Saturday, September 24, 2011

My Obituary -- Written My Way


A week ago at the wonderful writing retreat to North Conway, I wrote a longish short story whose subject matter forced me to ponder my own mortality.  After I jotted its - 30 - , I wandered the house in a bit of a daze, thinking rare dark thoughts that normally don't enter my daily schedule which, after much determination and focus, is filled with more inspiration, laughter, happiness, and juvenile buffoonery than red tape, BS, arthritis, or melancholy.  For all the shadowy subject matter I write about, I'm a fairly sunny individual.  I go to bed dreaming about whatever projects await me in my Writing Room the next morning and wake up chirpy with a song on my lips (usually, "Xanadu" or the circa 1985 theme song to One Life to Live, the "Tour of Llanview" montage).
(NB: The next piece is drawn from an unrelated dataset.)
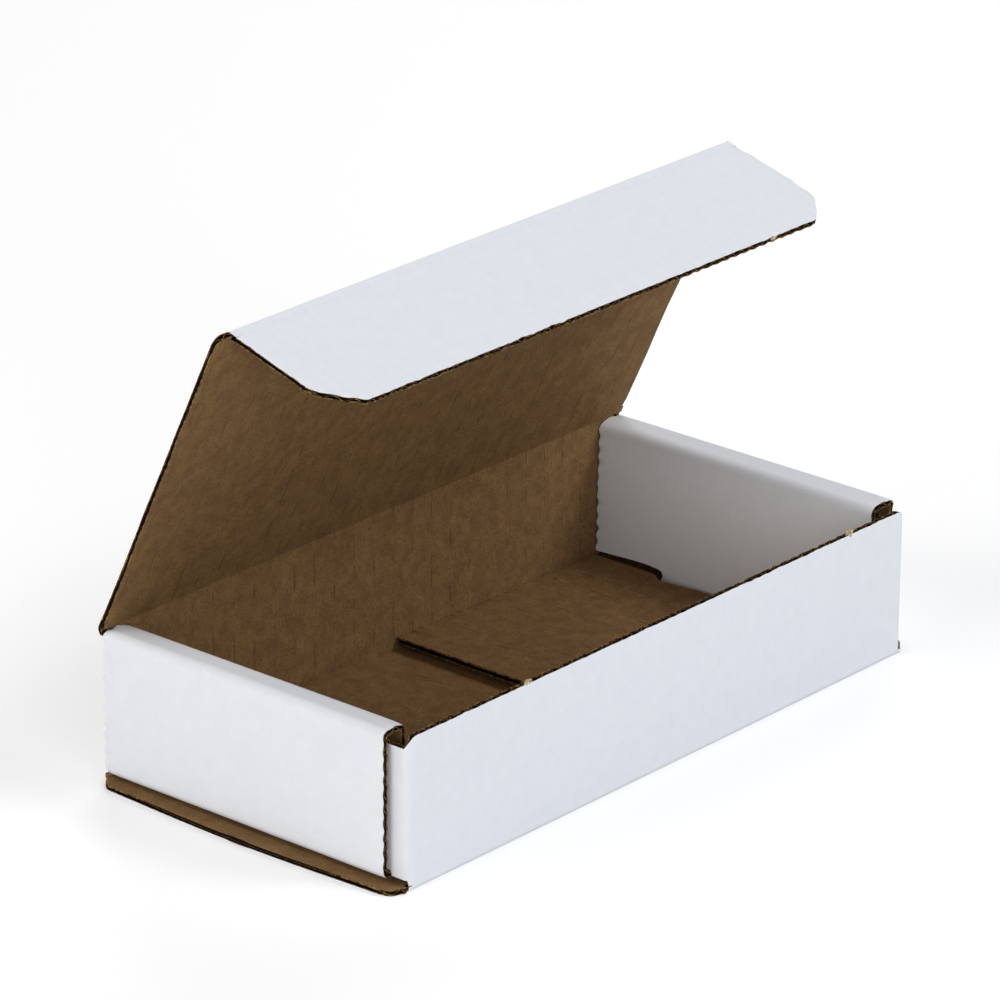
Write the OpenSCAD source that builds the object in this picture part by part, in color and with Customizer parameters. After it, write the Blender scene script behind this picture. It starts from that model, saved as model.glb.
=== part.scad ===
// Corrugated mailer box with roll-over ends, shown with its lid part open.
// Front is -Y, left is -X, up is +Z. The origin is the centre of the underside.
// Every wall is single-wall board: two liners with a fluted medium between them.

/* [Box] */
// length of the front wall, outside
box_len = 331; // [200:1:450]
// width of the box, front wall to back wall, outside
box_w = 170.5; // [120:0.5:260]
// height of the front wall
front_h = 69.8; // [50:0.1:110]
// height of the back wall, up to the lid's crease
back_h = 71.9; // [50:0.1:115]
// how far the lid stands open, measured from lying flat
lid_open = 65; // [25:1:88]
// how far the tuck flap is folded in from the lid's plane
tuck_fold = 82; // [10:1:100]

/* [Board] */
// thickness of the corrugated board
board = 3; // [2.2:0.1:4]
// distance from one flute to the next
flute_pitch = 6.45; // [5:0.05:9]
// thickness of each liner
liner = 0.4; // [0.25:0.05:0.7]
// thickness of the fluted medium
medium = 0.35; // [0.2:0.05:0.6]
// length over which a flute's crest lies on the liner
crest = 1.3; // [0.6:0.1:2]

/* [Bottom] */
// how far the bottom sticks out past each end wall at its middle
ledge = 11.4; // [8:0.1:16]
// how much less the bottom sticks out at its corners
ledge_bow = 3; // [0.5:0.1:5]
// corner radius of the bottom's ends
ledge_r = 9.5; // [3:0.5:12]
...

I am forty-six going on fifteen.  Often, I've thought my life actually ended after a fashion when it began in a manner that teenage year, because while I hope my work gets ever more polished with each new season and ring added to my trunk, I still love the things I loved when I was fifteen with a passion that's really not usual.  That's not to say I don't evolve and discover new things to love (as evidenced by the following dream-obituary); I guess I love what I love, always have loved because they were worth loving, and hope that when my heart takes its final gallop and I discover what's on the other side of the veil, I'll savor at that moment of my death all those things I celebrated in life.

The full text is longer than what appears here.